Collaboration is often misunderstood as inclusion of everyone in the same space, contributing equally to a conversation or task. While this may feel fair, it is not often effective or functional.

Effective teams don’t require equal voices in every moment; they require the right contributions at the right time.

Collaboration is not about equal airtime, it is about intentional contribution aligned to capability, experience and context.

When everyone is expected to contribute equally, regardless of knowledge, experience or relevance, collaboration can become diluted, dysfunctional, ineffective, time poor and a cultural risk.


Those with expertise may hold back, while others may feel pressure to contribute without the depth required and if psychological safety and power balances are not managed well, the pressure to contribute becomes greater.

Collaboration as an “everyone in the room” approach creates noise rather than insight and participation rather than progress.

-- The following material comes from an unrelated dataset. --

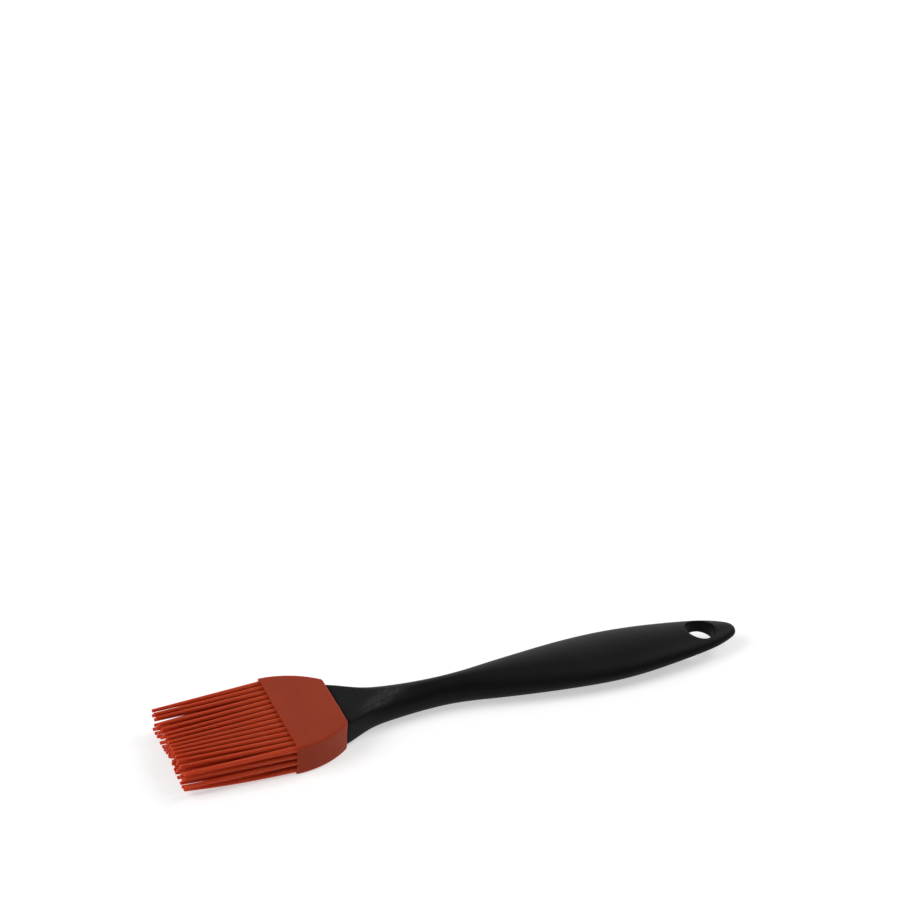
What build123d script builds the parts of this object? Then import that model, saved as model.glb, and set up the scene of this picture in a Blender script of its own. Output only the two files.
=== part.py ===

Intentional collaboration recognises that people contribute in different ways and at different times using different modes. It values depth over volume and relevance over equality. Research consistently shows that effective collaboration depends on clarity of purpose, roles and decision making, not equal participation at every stage.


LLT logo with the statement - Equal participation is not automatically effective collaboration

Leaders play a critical role in shaping this by creating clarity around who contributes what, when and why, ensuring that contribution is purposeful to the need, rather than performative to maintain participation.

 

Intentional collaboration does not exclude people but rather, it respects the individual. It ensures that:

  • expertise is utilised effectively

  • learning is still invited

  • voices are included with intention

  • outcomes are strengthened through clarity

  • each contribution is valued for their strength and relevance rather than forced participation


Without this clarity, what is often called collaboration can become:

  • groupthink disguised as consensus

  • forced engagement that becomes noise, leaving the genuine expertise quiet in the room that is not noticed. due to the level of participation and noise

  • meetings filled with ideas but lacking direction and progress and outcomes in a timely manner

  • disengagement from those who feel either unheard or unnecessary (a seat at the table but no voice at the table)

  • frustration from those carrying the weight of decision-making

  • Ineffective transformation of ideas into functional outcomes resulting in cultural impacts: loss of time, disengagement in the moment and lack of interest in further engagement.


A team is not a group of people who work together. A team is a group of people who trust each other. (Meredith Belbin)

 

True collaboration is structured, relational and intentional. It invites the right voices at the right time, creates space for learning and ensures that contribution is meaningful rather than equal for the sake of appearance (or hiding under the banner of inclusion).

 

🍃 Collaboration is not equal contribution, it is intentional contribution

🍃 Expertise should guide input, not be diluted by equity or structure

🍃 Inclusion is about meaningful voice, not equal participation

🍃 Leader’s design collaboration through clarity, purpose and need

🍃 Effective collaboration values quality of insight over quantity of input


Reflections to ponder:

⭕ Where might you be confusing equal participation with effective collaboration?

⭕ How do you ensure the right people contribute at the right time?

⭕ What would shift if contribution was designed with intention rather than expectation?